In Turkey, Erdogan has also mobilised anti-American popular sentiment across Turkish society against the US measures, calling for a boycott of American-made products, including IPhones.

Contagion effect

Beyond the rise of anti-American sentiment across the continents, US financial warfare against Turkey could create “ramifications beyond Turkey’s borders.”

Turkey has not only a crucial geopolitical location between Europe and the Middle East but is also tightly integrated into the global economic system. 

Many investors have recently heavily invested in emerging markets such as Turkey and when they flee, it could have fallout elsewhere in unexpected ways.

Though many economists and experts downplay possible contagion effects, Tim Lee, a reclusive British economist, warned years ago that a Turkish-based currency crisis could spread to the whole world starting with emerging markets. 

“It won’t be a banking crisis this time around — it will be a financial market crisis,” Lee told NYT.

Analysts say that Washington's deviation from its historical role of calming the markets could eventually undermine the global financial system and end up hurting the US the most. 

“There is a possibility for a contagion,” said Murat Soycengiz, an economist and a Turkish businessman in Germany. “We mustn’t forget  that the 1929 Depression began with the bankruptcy of an Austrian bank.” 

“The effects of this crisis will spread to other places. For example, it will go to Spain [Spaniards own several Turkish banks]. In Italy, it will also have repercussions,” Soycengiz told TRT World

“European banks will not wish Turkish companies to sink,” said Gokhan Ovenc, an economist and an academic at Istanbul University’s economics department. 

Germany, the engine of the European Union, came out strongly in support of Ankara when the lira was taking a hit. 

“The present crisis can affect Turkey-EU cooperation positively.

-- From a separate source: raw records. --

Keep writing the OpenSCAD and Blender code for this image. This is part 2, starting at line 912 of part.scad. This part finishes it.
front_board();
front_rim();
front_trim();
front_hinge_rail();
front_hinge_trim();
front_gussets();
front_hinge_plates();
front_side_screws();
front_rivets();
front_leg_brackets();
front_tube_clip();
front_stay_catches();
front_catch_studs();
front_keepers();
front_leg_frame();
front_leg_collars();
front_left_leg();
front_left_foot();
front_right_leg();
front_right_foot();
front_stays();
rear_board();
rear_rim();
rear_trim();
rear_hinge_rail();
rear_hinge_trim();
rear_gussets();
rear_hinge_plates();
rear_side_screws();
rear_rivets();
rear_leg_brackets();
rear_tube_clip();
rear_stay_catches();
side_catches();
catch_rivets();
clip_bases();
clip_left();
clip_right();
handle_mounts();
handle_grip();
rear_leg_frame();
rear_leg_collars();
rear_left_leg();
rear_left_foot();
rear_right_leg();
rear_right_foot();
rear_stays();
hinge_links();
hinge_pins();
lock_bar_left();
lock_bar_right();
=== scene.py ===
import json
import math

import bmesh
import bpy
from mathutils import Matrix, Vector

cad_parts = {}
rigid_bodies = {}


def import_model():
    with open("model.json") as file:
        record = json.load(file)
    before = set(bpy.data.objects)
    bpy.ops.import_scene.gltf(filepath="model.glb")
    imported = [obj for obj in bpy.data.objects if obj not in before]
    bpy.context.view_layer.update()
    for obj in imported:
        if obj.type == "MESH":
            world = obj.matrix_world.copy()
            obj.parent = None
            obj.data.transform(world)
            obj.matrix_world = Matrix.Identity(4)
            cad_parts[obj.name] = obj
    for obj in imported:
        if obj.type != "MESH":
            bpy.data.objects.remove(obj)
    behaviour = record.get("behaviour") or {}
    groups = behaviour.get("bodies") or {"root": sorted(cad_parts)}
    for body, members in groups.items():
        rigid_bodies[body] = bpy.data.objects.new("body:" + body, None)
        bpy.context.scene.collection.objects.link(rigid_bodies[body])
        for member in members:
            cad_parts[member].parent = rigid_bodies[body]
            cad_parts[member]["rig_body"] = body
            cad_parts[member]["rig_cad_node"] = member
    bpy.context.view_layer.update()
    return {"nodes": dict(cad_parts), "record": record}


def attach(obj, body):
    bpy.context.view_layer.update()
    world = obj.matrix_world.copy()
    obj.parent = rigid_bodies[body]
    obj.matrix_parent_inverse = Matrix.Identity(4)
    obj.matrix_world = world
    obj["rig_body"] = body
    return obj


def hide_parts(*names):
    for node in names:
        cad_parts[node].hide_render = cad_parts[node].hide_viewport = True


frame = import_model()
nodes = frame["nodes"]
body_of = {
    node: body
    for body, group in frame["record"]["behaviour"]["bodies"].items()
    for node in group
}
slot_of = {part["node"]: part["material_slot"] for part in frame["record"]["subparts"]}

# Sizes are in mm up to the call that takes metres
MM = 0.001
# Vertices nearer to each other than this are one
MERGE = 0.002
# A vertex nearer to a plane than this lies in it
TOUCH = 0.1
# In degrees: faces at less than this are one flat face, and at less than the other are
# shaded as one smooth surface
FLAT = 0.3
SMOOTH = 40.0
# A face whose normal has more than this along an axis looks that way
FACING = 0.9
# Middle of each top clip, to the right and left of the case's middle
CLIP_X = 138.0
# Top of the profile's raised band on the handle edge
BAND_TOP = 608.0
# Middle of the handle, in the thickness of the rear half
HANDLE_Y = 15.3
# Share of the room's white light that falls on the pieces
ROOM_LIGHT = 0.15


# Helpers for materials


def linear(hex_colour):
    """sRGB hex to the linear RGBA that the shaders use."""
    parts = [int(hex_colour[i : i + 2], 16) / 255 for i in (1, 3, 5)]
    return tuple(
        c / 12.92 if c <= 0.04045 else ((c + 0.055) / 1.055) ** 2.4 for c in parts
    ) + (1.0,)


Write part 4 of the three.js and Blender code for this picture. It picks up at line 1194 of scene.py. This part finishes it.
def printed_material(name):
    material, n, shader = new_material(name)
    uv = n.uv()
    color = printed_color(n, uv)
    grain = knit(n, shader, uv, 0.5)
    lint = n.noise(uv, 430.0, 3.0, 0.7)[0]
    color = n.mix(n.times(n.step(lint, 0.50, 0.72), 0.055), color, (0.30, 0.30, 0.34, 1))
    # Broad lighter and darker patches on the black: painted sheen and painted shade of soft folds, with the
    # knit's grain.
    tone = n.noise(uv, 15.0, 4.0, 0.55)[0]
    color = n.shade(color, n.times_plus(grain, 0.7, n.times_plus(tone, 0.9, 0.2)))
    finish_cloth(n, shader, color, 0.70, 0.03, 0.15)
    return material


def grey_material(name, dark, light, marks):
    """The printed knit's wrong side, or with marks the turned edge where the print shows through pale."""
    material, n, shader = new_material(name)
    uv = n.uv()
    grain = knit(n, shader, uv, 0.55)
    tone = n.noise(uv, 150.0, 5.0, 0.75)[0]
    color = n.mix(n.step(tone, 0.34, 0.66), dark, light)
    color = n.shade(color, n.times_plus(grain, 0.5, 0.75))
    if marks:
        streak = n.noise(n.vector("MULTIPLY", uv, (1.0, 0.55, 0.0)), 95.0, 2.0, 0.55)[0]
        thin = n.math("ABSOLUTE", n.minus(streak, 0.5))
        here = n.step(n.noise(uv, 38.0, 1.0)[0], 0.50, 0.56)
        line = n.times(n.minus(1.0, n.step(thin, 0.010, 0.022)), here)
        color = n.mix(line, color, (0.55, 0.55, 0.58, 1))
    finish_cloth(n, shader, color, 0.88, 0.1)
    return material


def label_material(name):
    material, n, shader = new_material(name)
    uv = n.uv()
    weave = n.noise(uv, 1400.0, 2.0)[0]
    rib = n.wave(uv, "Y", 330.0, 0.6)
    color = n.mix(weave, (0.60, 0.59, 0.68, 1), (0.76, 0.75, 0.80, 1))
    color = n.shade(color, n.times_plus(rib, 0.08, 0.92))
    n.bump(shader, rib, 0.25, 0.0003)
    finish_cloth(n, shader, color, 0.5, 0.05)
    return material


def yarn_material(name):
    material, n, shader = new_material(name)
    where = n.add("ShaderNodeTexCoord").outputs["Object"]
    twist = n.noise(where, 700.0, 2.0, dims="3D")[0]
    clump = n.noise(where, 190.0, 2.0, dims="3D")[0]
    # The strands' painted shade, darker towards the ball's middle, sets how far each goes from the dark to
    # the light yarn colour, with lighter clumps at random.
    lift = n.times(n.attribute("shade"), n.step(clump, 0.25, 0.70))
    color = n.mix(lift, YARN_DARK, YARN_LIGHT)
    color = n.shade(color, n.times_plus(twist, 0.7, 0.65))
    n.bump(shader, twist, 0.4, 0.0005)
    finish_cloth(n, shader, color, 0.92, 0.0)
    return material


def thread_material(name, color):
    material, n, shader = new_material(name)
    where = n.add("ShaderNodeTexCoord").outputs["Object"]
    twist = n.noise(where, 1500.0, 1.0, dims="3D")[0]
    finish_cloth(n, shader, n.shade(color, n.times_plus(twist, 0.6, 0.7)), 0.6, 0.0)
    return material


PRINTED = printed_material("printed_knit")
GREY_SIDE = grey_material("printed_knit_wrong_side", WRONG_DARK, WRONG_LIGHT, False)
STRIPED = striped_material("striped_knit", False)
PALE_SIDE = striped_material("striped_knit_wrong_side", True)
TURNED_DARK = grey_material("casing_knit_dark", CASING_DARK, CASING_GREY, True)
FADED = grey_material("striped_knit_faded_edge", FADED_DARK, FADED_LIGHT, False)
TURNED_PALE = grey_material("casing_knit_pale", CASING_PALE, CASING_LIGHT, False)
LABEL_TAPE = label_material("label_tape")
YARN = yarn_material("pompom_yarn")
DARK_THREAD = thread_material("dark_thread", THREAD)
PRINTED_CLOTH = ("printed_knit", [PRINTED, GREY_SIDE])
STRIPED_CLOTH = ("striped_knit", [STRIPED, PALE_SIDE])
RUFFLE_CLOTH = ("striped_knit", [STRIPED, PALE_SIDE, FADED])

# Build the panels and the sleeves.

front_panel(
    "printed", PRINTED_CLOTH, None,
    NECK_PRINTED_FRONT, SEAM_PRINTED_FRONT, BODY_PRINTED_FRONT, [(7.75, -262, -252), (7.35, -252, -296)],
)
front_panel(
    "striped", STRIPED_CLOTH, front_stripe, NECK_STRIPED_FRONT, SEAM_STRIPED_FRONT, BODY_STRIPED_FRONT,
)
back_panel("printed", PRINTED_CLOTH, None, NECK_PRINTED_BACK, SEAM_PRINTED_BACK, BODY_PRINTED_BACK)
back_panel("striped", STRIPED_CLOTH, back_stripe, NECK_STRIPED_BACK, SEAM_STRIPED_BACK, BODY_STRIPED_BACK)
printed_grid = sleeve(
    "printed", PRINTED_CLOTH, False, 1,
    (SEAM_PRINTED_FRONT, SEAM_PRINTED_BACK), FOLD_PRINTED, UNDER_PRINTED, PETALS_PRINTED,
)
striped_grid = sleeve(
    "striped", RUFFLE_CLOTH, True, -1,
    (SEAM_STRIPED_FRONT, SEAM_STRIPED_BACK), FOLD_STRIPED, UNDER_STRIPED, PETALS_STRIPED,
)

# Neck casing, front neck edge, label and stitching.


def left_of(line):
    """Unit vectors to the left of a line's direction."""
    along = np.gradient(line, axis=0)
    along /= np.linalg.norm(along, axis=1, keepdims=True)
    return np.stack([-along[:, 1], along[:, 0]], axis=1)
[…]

As a result, I think our relations with the EU will improve,” Ovenc told TRT World

Turkish presidential spokesman, Ibrahim Kalin, said on Thursday that both Germany’s Angela Merkel and France’s Emmanuel Macron have proposed high-level meetings between respective financial ministers. 

“Through the proposed meetings, we could develop our relations in other areas than in the areas where we have already had good relations,” said Kalin. 

Erdogan has already assured the Turkish nation. 

“We will not lose the economic warfare.”